## GOAL OF THE EXERCISE:
Reproduce each of the lines word for word.
==================================================
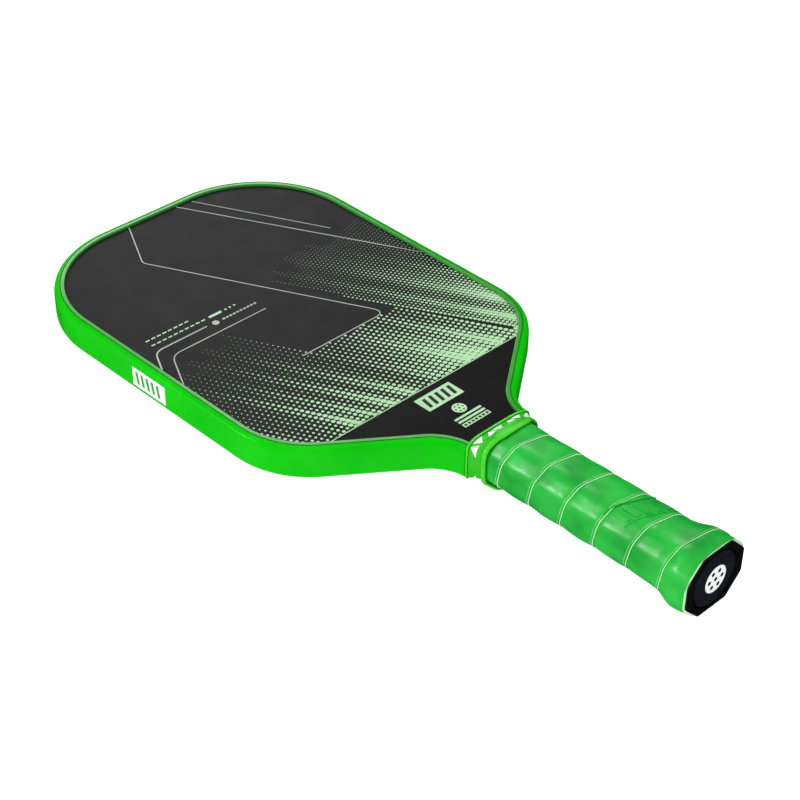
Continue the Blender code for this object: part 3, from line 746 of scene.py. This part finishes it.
def octagon_ring(half_width, half_height, bevel_x, bevel_z, softness):
    """An octagon with rounded corners, as points evenly spaced round it from the right side."""
    steps = 8
    corners = [Vector(p) for p in (
        (half_width, bevel_z - half_height), (half_width, half_height - bevel_z),
        (half_width - bevel_x, half_height), (bevel_x - half_width, half_height),
        (-half_width, half_height - bevel_z), (-half_width, bevel_z - half_height),
        (bevel_x - half_width, -half_height), (half_width - bevel_x, -half_height),
    )]
    dense = []
    for i, here in enumerate(corners):
        before, after = corners[i - 1], corners[(i + 1) % 8]
        start, end = here.lerp(before, softness), here.lerp(after, softness)
        for t in [k / steps for k in range(steps + 1)]:
            dense.append(start.lerp(here, t).lerp(here.lerp(end, t), t))
    middle = Vector((half_width, 0.0))
    dense = [middle] + dense[steps + 1:] + dense[:steps + 1] + [middle]
    lengths = [0.0]
    for a, b in zip(dense, dense[1:]):
        lengths.append(lengths[-1] + (b - a).length)
    ring, k = [], 0
    for i in range(RING):
        goal = lengths[-1] * i / RING
        while lengths[k + 1] < goal:
            k += 1
        share = (goal - lengths[k]) / max(lengths[k + 1] - lengths[k], 1e-9)
        ring.append(dense[k].lerp(dense[k + 1], share))
    return ring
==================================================
## THE RESPONSE:
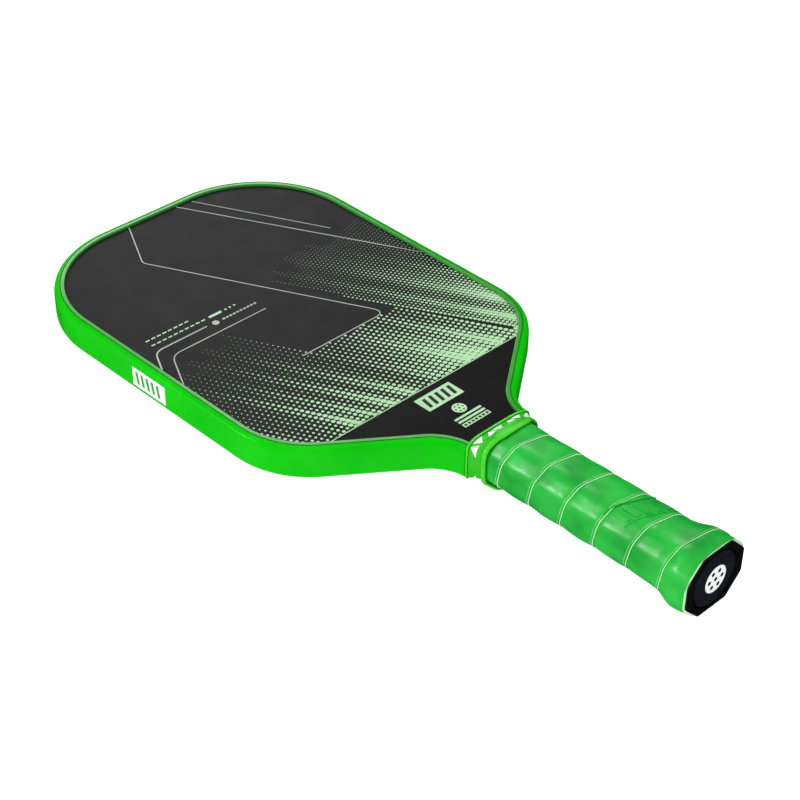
Continue the Blender code for this object: part 3, from line 746 of scene.py. This part finishes it.
def octagon_ring(half_width, half_height, bevel_x, bevel_z, softness):
    """An octagon with rounded corners, as points evenly spaced round it from the right side."""
    steps = 8
    corners = [Vector(p) for p in (
        (half_width, bevel_z - half_height), (half_width, half_height - bevel_z),
        (half_width - bevel_x, half_height), (bevel_x - half_width, half_height),
        (-half_width, half_height - bevel_z), (-half_width, bevel_z - half_height),
        (bevel_x - half_width, -half_height), (half_width - bevel_x, -half_height),
    )]
    dense = []
    for i, here in enumerate(corners):
        before, after = corners[i - 1], corners[(i + 1) % 8]
        start, end = here.lerp(before, softness), here.lerp(after, softness)
        for t in [k / steps for k in range(steps + 1)]:
            dense.append(start.lerp(here, t).lerp(here.lerp(end, t), t))
    middle = Vector((half_width, 0.0))
    dense = [middle] + dense[steps + 1:] + dense[:steps + 1] + [middle]
    lengths = [0.0]
    for a, b in zip(dense, dense[1:]):
        lengths.append(lengths[-1] + (b - a).length)
    ring, k = [], 0
    for i in range(RING):
        goal = lengths[-1] * i / RING
        while lengths[k + 1] < goal:
            k += 1
        share = (goal - lengths[k]) / max(lengths[k + 1] - lengths[k], 1e-9)
        ring.append(dense[k].lerp(dense[k + 1], share))
    return ring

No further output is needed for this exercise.